Consider, currently we can have a bfs image that works fine on one
kernel, but fails to mount on another just because it happens so that
one could allocate 4MB with kmalloc, but another can't (different
allocator/different settings/different kernel revision). This looks
like pretty unfortunate property for persistent data formats in general.



> Kind regards,
> Tigran
>
> On 13 June 2018 at 17:00, Dmitry Vyukov <dvyukov@xxxxxxxxxx> wrote:
>> On Wed, Jun 13, 2018 at 3:49 PM, Tigran Aivazian
>> <aivazian.tigran@xxxxxxxxx> wrote:
>>> Having read the discussion carefully, I personally prefer to ignore
>>> the fix as invalid, because mounting a filesystem image is a
>>> privileged operation and if attempting to mount a corrupted image
>>> causes a panic, that is no big deal, imho.
>>
>> Even if not a big deal, but still a bug?
>>
>> Also note that this is kind a chicken and egg problem. The only reason
>> why these operations are privileged is that we have bugs and we are
>> not fixing them.
>>
>> Also keep this in mind whenever you insert anything into usb and
>> automount if turned on ;) You are basically giving permission to that
>> thing to do everything with the machine. Or when you mount any image
>> not created by you with trusted tools that you build yourself from
>> trusted sources with a trusted compiler.
>>
>> Also keep in mind Android and other systems where root is not a trusted entity.
>>
>>
>>
>>> On 13 June 2018 at 14:33, Tetsuo Handa
>>> <penguin-kernel@xxxxxxxxxxxxxxxxxxx> wrote:
>>>> On 2018/05/10 8:53, Andrew Morton wrote:
>>>>> On Thu, 10 May 2018 08:46:18 +0900 Tetsuo Handa <penguin-kernel@xxxxxxxxxxxxxxxxxxx> wrote:
>>>>>
>>>>>>> page-allocation-fauilure warning and a nice backtrace, etc.  Why
>>>>>>> suppress all of that and add our custom warning instead?
>>>>>>
>>>>>> the intent of this patch is to avoid panic() by panic_on_warn == 1
>>>>>> due to hitting
>>>>>>
>>>>>> struct kmem_cache *kmalloc_slab(size_t size, gfp_t flags)
>>>>>> {
>>>>>>         unsigned int index;
>>>>>>
>>>>>>         if (unlikely(size > KMALLOC_MAX_SIZE)) {
>>>>>>                 WARN_ON_ONCE(!(flags & __GFP_NOWARN)); /* <= this line */
>>>>>>                 return NULL;
>>>>>>         }
>>>>>>
>>>>>> when size to allocate is controlled by the filesystem image.
>>>>>
>>>>> Well, the same could happen with many many memory-allocation sites.

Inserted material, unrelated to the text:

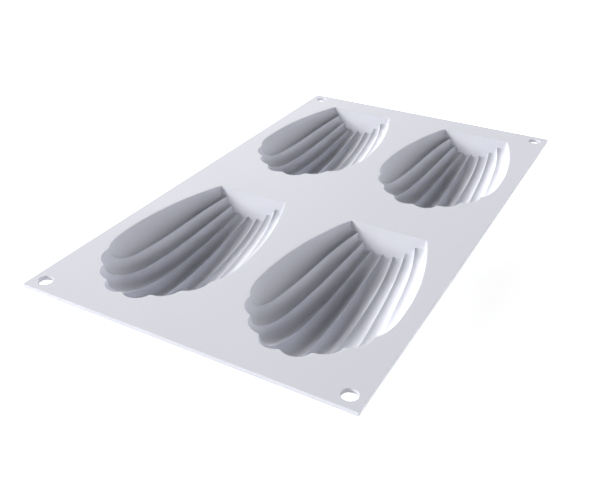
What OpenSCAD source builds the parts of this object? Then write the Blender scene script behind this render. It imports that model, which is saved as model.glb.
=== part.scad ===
// Shell cake mould: one flexible moulding, a flat sheet with four fluted shell cups.
// Millimetres, +Z up. The origin is on the ground under the middle of the sheet.
// +Y runs along the sheet, from the shells' scalloped ends towards their straight heels.
// The nodes are the named regions of the moulding, and they meet face to face.

/* [Sheet] */
// Length of the sheet, along Y
sheet_l = 300; // [280:1:340]
// Width of the sheet, along X
sheet_w = 175; // [165:1:220]
// Thickness of the sheet
sheet_t = 2.3; // [1.5:0.1:3]
// Radius of the sheet's upright corners
corner_r = 0.6; // [0.2:0.1:5]

/* [Corner holes] */
// Diameter of the hole in each corner
hole_d = 7.3; // [5:0.1:9]
// Distance from each hole's centre to both edges
hole_inset = 7.3; // [7:0.1:9]

/* [Layout] */
// Distance between the two columns of shells
column_pitch = 85; // [80:1:88]
// Distance between the two rows of shells
row_pitch = 150; // [140:1:152]
// Distance from the middle of a shell's place in the row back to its heel edge
heel_offset = 58.2; // [56:0.1:60]

/* [Shell cavity] */
// Length from the heel edge to the notch between the two middle lobes
shell_l = 115; // [105:1:118]
// Width across the widest part
shell_w = 71.6; // [66:0.2:76]
// Width of the straight heel edge
heel_w = 42.6; // [38:0.2:46]
// Depth of the middle ridge's crest below the top face
crest_depth = 20.6; // [16:0.2:24]
// Steepness of the flat heel wall, in degrees from level
heel_angle = 66.6; // [58:0.2:72]
// Sideways bow of the outer ridges, seen from above
ridge_bow = 2.2; // [0.6:0.1:2.6]
// Thickness of the cup's wall
wall = 1.8; // [1.4:0.1:2.2]
// How much is cut flat under the lowest flutes, so that the cup stands on them
foot_cut = 0.6; // [0.2:0.1:0.8]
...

>>>>> What's special about BFS?  If someone sets panic_on_warn=1 then
>>>>> presumably this panic is the behaviour they wanted in this case.
>>>>>
>>>>
>>>> Tigran, this patch is stalling. Do we want to apply this? Or, ignore as invalid?
>>>>
>>>> errors=panic mount option for ext4 case was ignored as invalid.
>>>> http://lkml.kernel.org/r/CACT4Y+Z+2YW_VALJzzQr6hLsviA=dXk3iFqwVf+P5zqojeC9Zg@xxxxxxxxxxxxxx
>>>>
>>>> But I prefer avoiding crashes if we can fix it.